Live simultaneous interpretation in French.
Abstract
For two decades economists have proposed a designed system for managing global carbon emissions that would be ambitious, efficient, comprehensive and legally binding. Progress on this approach has stalled. However, policies have emerged in many national and subnational jurisdictions that have reduced emissions, promoted technological change and built political coalitions within and among jurisdictions. This engine for progress may involve an ongoing relationship between leading jurisdictions and others. In the U.S., under the Clean Air Act regime, federal requirements imposed on all states are based on findings about technical opportunities that have been commercially demonstrated, often due to policies in leadership states.
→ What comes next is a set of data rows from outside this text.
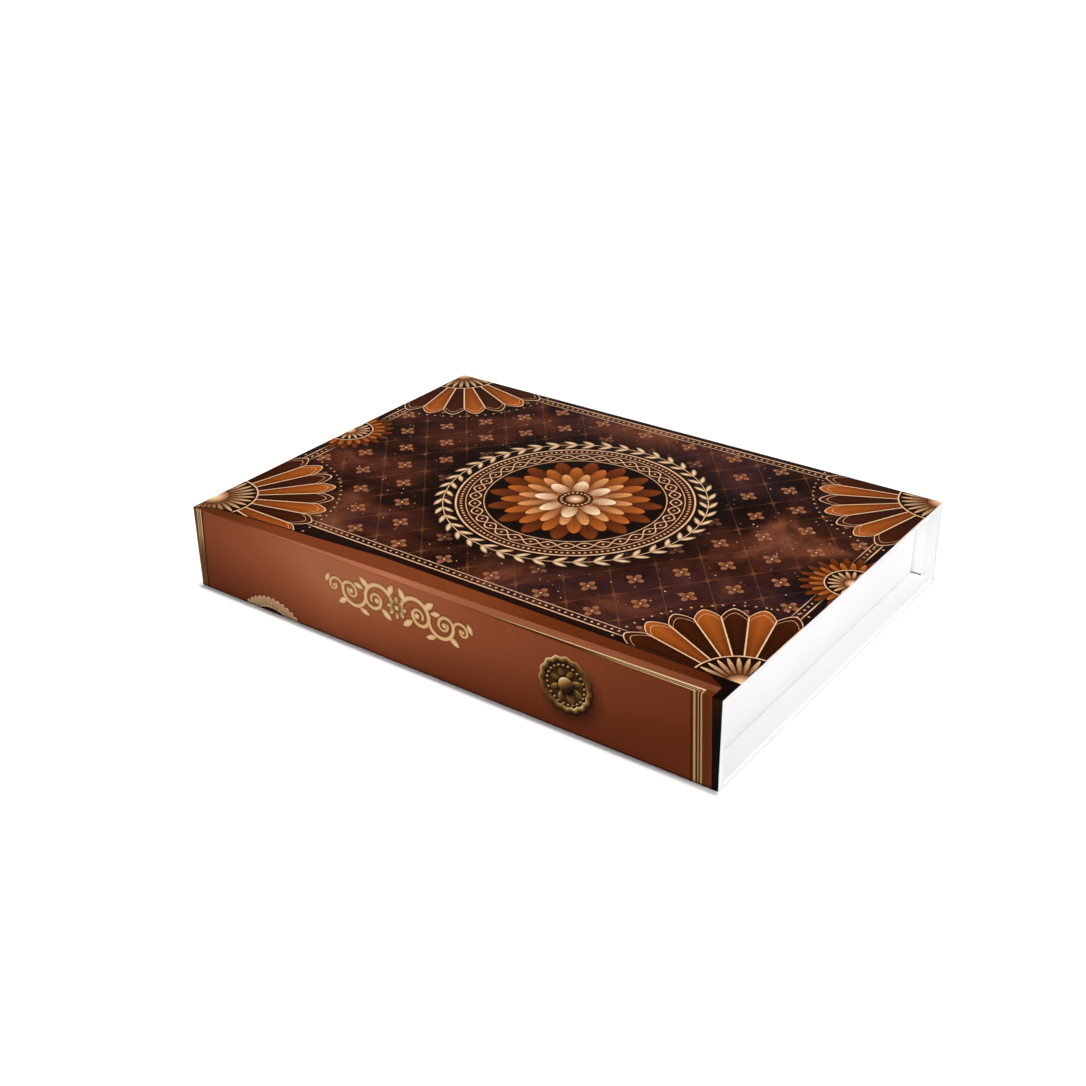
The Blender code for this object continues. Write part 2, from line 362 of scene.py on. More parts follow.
class Page:
    """The pattern on a surface: its coordinates, and the colour that is being built up on it."""

    def __init__(self, tree):
        self.tree = tree
        coordinates = tree.nodes.new("ShaderNodeTexCoord")
        self.point = coordinates.outputs["Object"]
        split = tree.nodes.new("ShaderNodeSeparateXYZ")
        tree.links.new(self.point, split.inputs[0])
        self.x, self.y, self.z = (Amount(tree, out) for out in split.outputs)
        self.colour = None

    def stretched(self, scale):
        """The surface's own point, scaled for a grain that runs one way."""
        node = self.tree.nodes.new("ShaderNodeMapping")
        node.inputs["Scale"].default_value = scale
        self.tree.links.new(self.point, node.inputs["Vector"])
        return node.outputs["Vector"]

    def noise(self, scale, detail=2.0, roughness=0.5, distortion=0.0, point=None):
        node = self.tree.nodes.new("ShaderNodeTexNoise")
        node.inputs["Scale"].default_value = scale
        node.inputs["Detail"].default_value = detail
        node.inputs["Roughness"].default_value = roughness
        node.inputs["Distortion"].default_value = distortion
        self.tree.links.new(point or self.point, node.inputs["Vector"])
        return Amount(self.tree, node.outputs["Fac"])

    def grains(self, scale):
        """The distance from the nearest of many scattered points, and that point's own number."""
        node = self.tree.nodes.new("ShaderNodeTexVoronoi")
        node.inputs["Scale"].default_value = scale
        self.tree.links.new(self.point, node.inputs["Vector"])
        split = self.tree.nodes.new("ShaderNodeSeparateColor")
        self.tree.links.new(node.outputs["Color"], split.inputs[0])
        return Amount(self.tree, node.outputs["Distance"]), Amount(self.tree, split.outputs[0])

    def tones(self, amount, *stops):
        """A colour that runs through the stops, each (place from 0 to 1, colour), as amount grows."""
        node = self.tree.nodes.new("ShaderNodeValToRGB")
        elements = node.color_ramp.elements
        while len(elements) < len(stops):
            elements.new(1.0)
        for element, (place, colour) in zip(elements, stops):
            element.position = place
            element.color = colour
        self.tree.links.new(amount.socket, node.inputs["Fac"])
        return node.outputs["Color"]

    def put(self, item, place):
        """Gives a socket its value: a number, a plain colour or another socket."""
        if isinstance(item, Amount):
            self.tree.links.new(item.socket, place)
        elif isinstance(item, bpy.types.NodeSocket):
            self.tree.links.new(item, place)
        else:
            place.default_value = item

    def lay(self, mask, colour):
        """Lays a colour over what is there, where mask is 1."""
        if self.colour is None:
            self.colour = colour
            return
        node = self.tree.nodes.new("ShaderNodeMix")
        node.data_type = "RGBA"
        self.put(mask, node.inputs["Factor"])
        self.put(self.colour, node.inputs[MIX_FIRST])
        self.put(colour, node.inputs[MIX_SECOND])
        self.colour = node.outputs[MIX_RESULT]


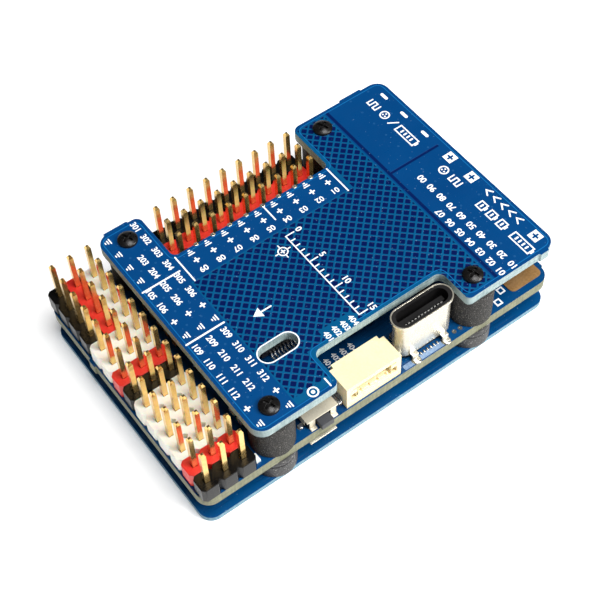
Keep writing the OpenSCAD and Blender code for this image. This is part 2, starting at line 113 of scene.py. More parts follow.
class Field:
    """A number that varies over a surface, held as the output of a shader node."""

    def __init__(self, tree, socket):
        self.tree, self.socket = tree, socket

    def op(self, name, *others):
        node = self.tree.nodes.new("ShaderNodeMath")
        node.operation = name
        for slot, item in zip(node.inputs, (self, *others)):
            if isinstance(item, Field):
                self.tree.links.new(item.socket, slot)
            else:
                slot.default_value = item
        return Field(self.tree, node.outputs[0])

    def __add__(self, other):
        return self.op("ADD", other)

    def __sub__(self, other):
        return self.op("SUBTRACT", other)

    def __mul__(self, other):
        return self.op("MULTIPLY", other)

    def __neg__(self):
        return self * -1.0

    def abs(self):
        return self.op("ABSOLUTE")

    def larger(self, other):
        return self.op("MAXIMUM", other)

    def smaller(self, other):
        return self.op("MINIMUM", other)

    def hypot(self, other):
        return (self * self + other * other).op("SQRT")

    def inside(self, soft):
        """1 where the distance is below zero, 0 where it is above, with a soft step between."""
        node = self.tree.nodes.new("ShaderNodeMapRange")
        node.interpolation_type = "SMOOTHSTEP"
        node.inputs["From Min"].default_value = soft
        node.inputs["From Max"].default_value = -soft
        self.tree.links.new(self.socket, node.inputs["Value"])
        return Field(self.tree, node.outputs["Result"])

    def stretched(self, gain):
        """The field, taken as 0 to 1, pushed away from its middle by a factor of gain."""
        return ((self - 0.5) * gain + 0.5).larger(0.0).smaller(1.0)

    def between(self, low, high):
        """The field, taken as 0 to 1, stretched to run from low to high."""
        return self * (high - low) + low


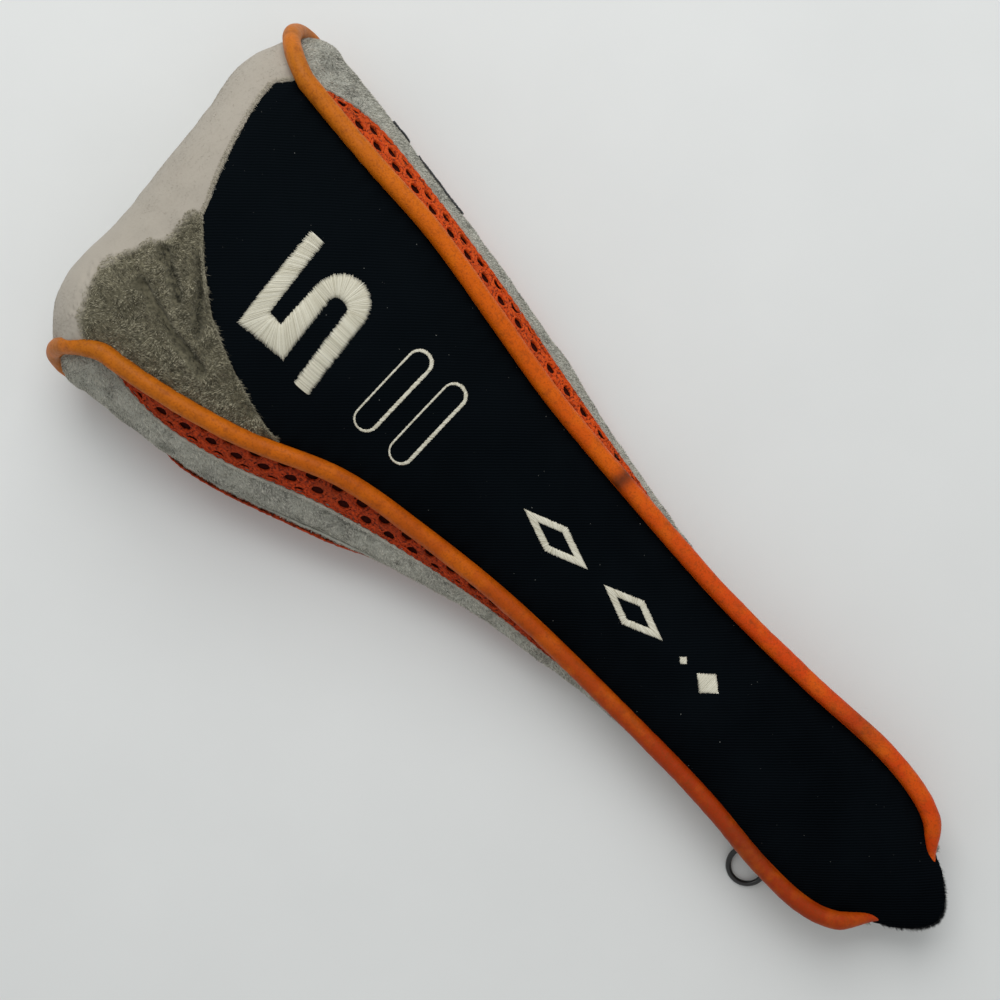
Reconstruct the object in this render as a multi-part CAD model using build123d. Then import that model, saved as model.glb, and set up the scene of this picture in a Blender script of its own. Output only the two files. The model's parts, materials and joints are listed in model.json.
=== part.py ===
"""Padded headcover for a fairway wood, lying on its back, in millimetres.

A centre band runs up the front, over the nose and down the back. A gusset closes each
side, and one length of piping follows each seam between band and gusset. The model is
drawn with x = 0 at the tip of the mouth's tongue and the table at z = 0, and moved along
X and Y to its origin when written.
"""
from build123d import *
from math import asin, cos, hypot, pi, radians, sin, sqrt, tan
import os

# Layers, as depths below the outer surface of the cloth.
SKIN = (0.0, 1.0)
BACKING = (1.05, 1.25)
PADDING = (1.4, 3.1)
LINING = (3.25, 4.4)
ELASTIC = (4.5, 5.3)
EMBROIDERY = (-0.6, -0.05)
SEAM_GAP = 0.001
BAND_SHARE = 0.99
INNER_LOW, INNER_HIGH = 0.02, 0.98
INNER_NOSE_LAP, INNER_GAP = 0.015, 0.002

# Piping.
PIPING_RADIUS = 2.8
PIPING_WALL = 0.7
CORD_CLEARANCE = 0.05
FRONT_SET_IN = (2.4, 2.4)
BACK_SET_IN = (0.9, 3.5)
BULGE_LEAD = 0.35

# Centre lines of the two pipings at stations along the cover, and how far each side bulges.
# x, front height, back height, front crown, front left, front right, back left, back right,
# left reach, right reach
STATIONS = (
    (0, 16.0, 3.2, 3.5, 13.0, 11.0, 9.0, 9.5, 13.0, 11.0),
    (14, 17.5, 3.2, 4.0, 18.0, 15.8, 11.5, 12.5, 17.5, 15.3),
    (30, 18.8, 3.2, 4.5, 25.9, 23.2, 15.5, 18.0, 24.0, 21.8),
    (50, 19.5, 3.2, 5.0, 27.0, 26.0, 17.5, 20.7, 25.5, 24.5),
    (80, 19.5, 3.2, 5.5, 23.8, 25.4, 17.5, 21.4, 23.0, 24.4),
    (120, 20.5, 3.2, 6.0, 22.2, 26.2, 18.5, 23.0, 24.8, 27.8),
    (165, 24.5, 3.2, 7.0, 21.7, 30.2, 25.5, 32.0, 30.0, 35.8),
    (200, 29.5, 3.2, 8.0, 24.3, 34.1, 35.0, 40.3, 38.9, 44.2),
    (230, 35.5, 3.4, 8.5, 28.7, 39.6, 45.5, 47.3, 49.3, 51.0),
    (260, 40.5, 3.8, 9.0, 40.4, 45.0, 54.5, 52.2, 58.4, 55.9),
    (290, 44.5, 4.4, 9.5, 47.6, 47.4, 59.3, 57.2, 62.8, 61.2),
    (320, 46.0, 5.0, 9.5, 51.4, 51.0, 61.8, 61.3, 65.5, 65.3),
)
(
    X,
    FRONT_HEIGHT,
    BACK_HEIGHT,
    FRONT_CROWN,
    FRONT_LEFT,
    FRONT_RIGHT,
    BACK_LEFT,
    BACK_RIGHT,
    REACH_LEFT,
    REACH_RIGHT,
) = range(10)

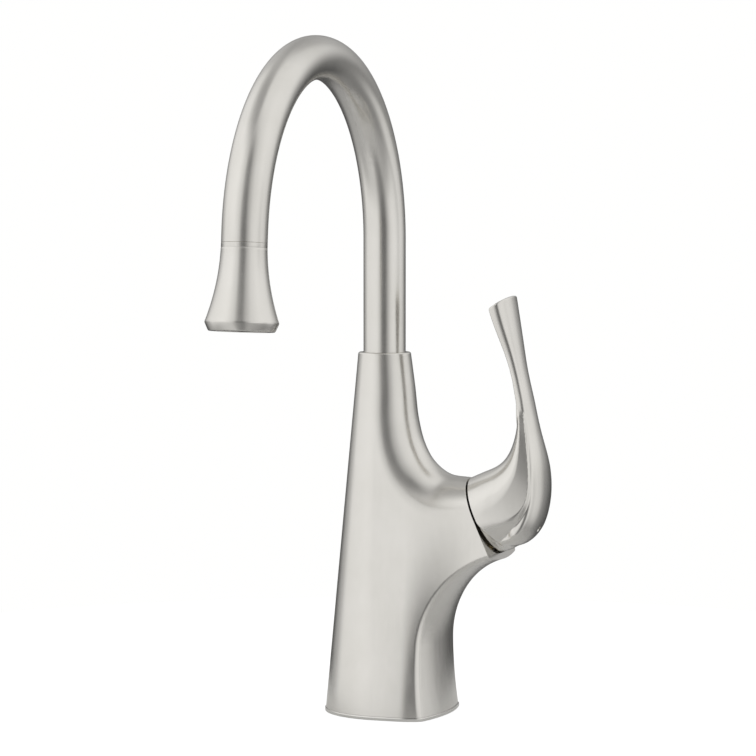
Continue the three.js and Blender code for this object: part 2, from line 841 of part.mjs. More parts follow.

National regulations (in a federalist system) or international agreements might not be expected to identify an efficient long-term policy equilibrium but instead to close the gap among leaders and others, enabling leaders to adopt additional incremental policy measures fueling an iterative process of governance. Hence, an important element of agreements in a dynamic setting may need to be designs that coordinate disparate policies to facilitate ongoing innovation rather than replace them. A fundamental characteristic of this decentralized model is variation among jurisdictions in the form of regulations and policies that are adopted that may facilitate unintended emissions leakage and free riding. In the U.S., new regulations for the power sector may enable these untended outcomes. We show that an innovative application of output-based allocation under an emissions cap can help remedy the situation in the U.S. This approach is second best, but it may not have to be implemented. Understanding the opportunity for this strategy may change the equilibrium while the strategy remains an off-the-equilibrium path option.